Khamaung returned to Bhalwa in 1615, to which Sarhad Khan retreated with his family across the Dakatia River. This invasion was eventually dealt with by his son, Mirza Nuruddin and others, allowing Sarhad Khan to return to Bhalwa in January 1616. The Maghs, however, did not fully retreat, and Sarhad Khan had to besiege them for them to flee back to Arakan. After discussing with his son, Sarhad Khan sent one of his men to Khamaung, informing him that the conquest of Bhulua had nothing to do with Arakan yet they have faced four raids from the latter, all of which were unsuccessful. In response, Khamaung was humbled and began referring to Sarhad Khan as father. He then voluntarily gifted a large number of elephants to Sarhad Khan.

===Later expeditions===

Sarhad Khan joined Abdun Nabi in the expedition against the Maghs at Katghar near Sitakunda. Unhappy working under the latter, Sarhad Khan and Shaykh Kamal decided to take a shortcut, reaching Katghar in only a matter of days. They then hastily attacked the fort and a battle emerged between the two sides leading to many deaths on both. The Mughal victory was close, but Sarhad Khan and the Mansabdars decided to rest for the night, and thus retreated. The next morning, Magh commander Kuramgiri ordered 10,000 Maghs to block the food supply path, thus starving the Mughal army and leading to an unsuccessful conquest.

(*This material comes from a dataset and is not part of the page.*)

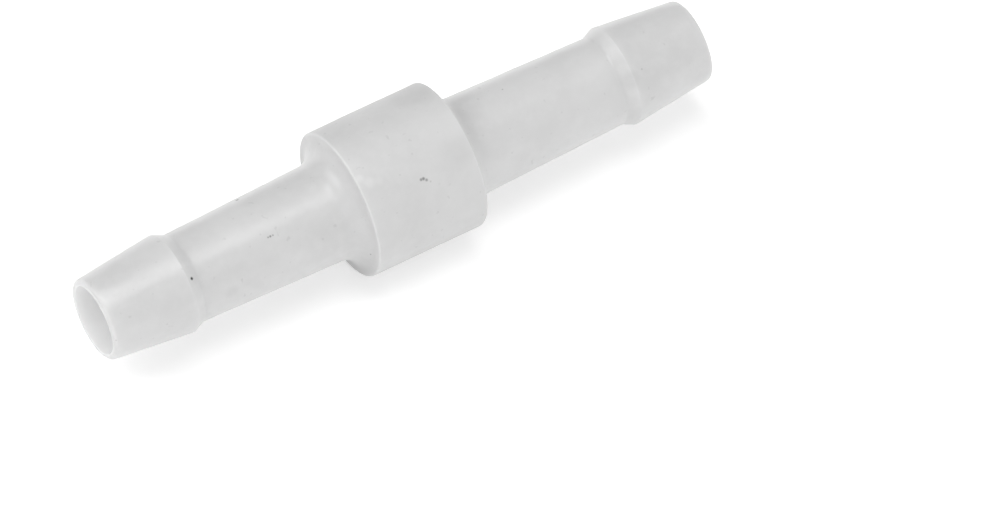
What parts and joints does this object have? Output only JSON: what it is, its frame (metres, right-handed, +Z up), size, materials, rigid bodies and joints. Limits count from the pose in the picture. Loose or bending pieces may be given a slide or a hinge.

The governor of Bengal Ibrahim Khan Fath-i-Jang visited Sarhad Khan at his house where he gifted him with a gold-embroidered white shawl and a horse on behalf of Emperor Jahangir. He then appointed Sarhad Khan to be the chief commander to suppress the uprising in Koch Hajo, alongside Shaykh Kamal as the general. Mirza Baqi and Raja Raghunath were later sent to the Ghalwapara fort near Khanpur river with a fleet of 100 war-boats to safely escort the leftover troops of Sarhad Khan and Shaykh Kamal. The army successfully defeated Bhabachan Singh.